Though a committed liberal, Hamill spoke for traditionalist values, whether it was preserving New York’s architectural past or restoring public order. “We don’t like change,” he wrote about New Yorkers. “We want the places we loved when we were growing up to be there for our children.”

Indeed, Hamill understood the costs of New York’s urban breakdown and celebrated its 1990s turnaround. In Downtown, he recounted the “small, incremental” changes behind New York’s reclamation. “The Port Authority Bus Terminal was expanded and then cleaned up by its own police officers, who forced the regiments of vagrants off the premises,” he recounted. “Special plainclothes cops watched for runaways, saving them from the predators, gently persuading them to go home.” He noted how Mayor Rudy Giuliani and Police Commissioner William Bratton employed the police, adopted Compstat, and turned the city around: “For the first time in many years, I saw women in the subways carrying Macy’s bags,” he remembered. “Others even risked what they had not risked for two decades: a subway nap.”

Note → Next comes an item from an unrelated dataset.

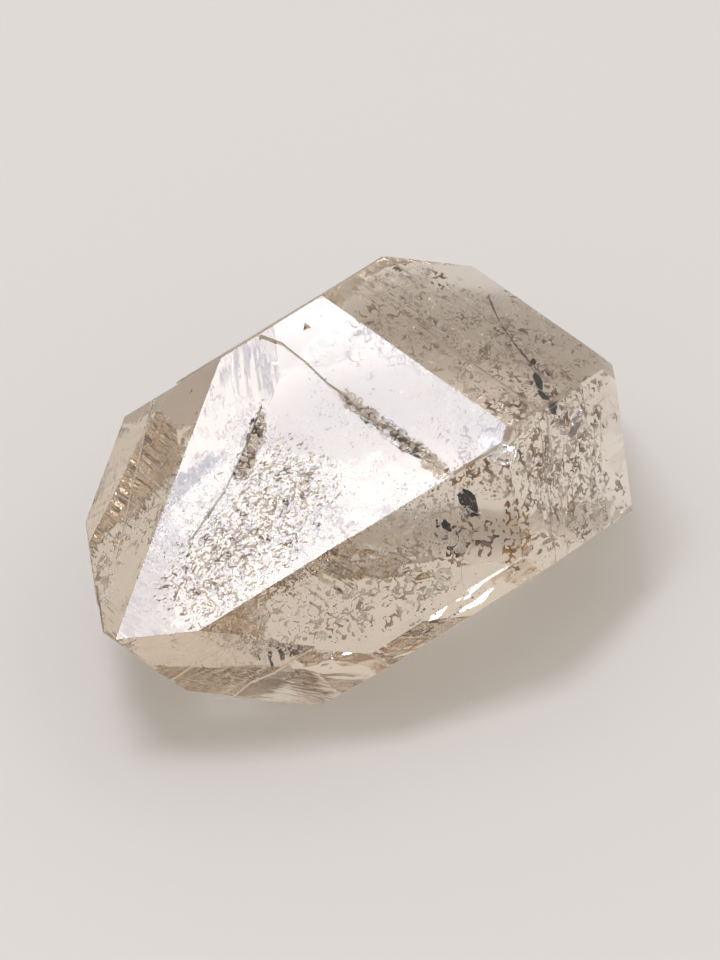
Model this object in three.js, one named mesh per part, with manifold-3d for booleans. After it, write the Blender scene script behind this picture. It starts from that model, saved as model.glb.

Hamill’s passing occurs in a different era: his city is in crisis again, his nation in turmoil, his journalist trade in freefall. He remained an optimist, though, until the end. At the end of the HBO documentary, the camera pans to Hamill, seated in a wheelchair, sketching an old tree in Prospect Park. He says:

Journalism, if it’s any good, becomes history. It’s always being adjusted. It’s always being enriched by the new people that come, who, in turn, get enriched by the old people who are here. This tree is a symbol of it. This tree has watched the change. Has lived through it. Has survived. It’s held up with help like most old creatures. It’s got a cable running across it to help some of the branches. But here it is. And so, this tree reminds us of the passage of time, and the ache we have, and the joy we have, being able to find out and say, it’s still here, God damn it.

Hamill has left the newsroom, but his prose remains.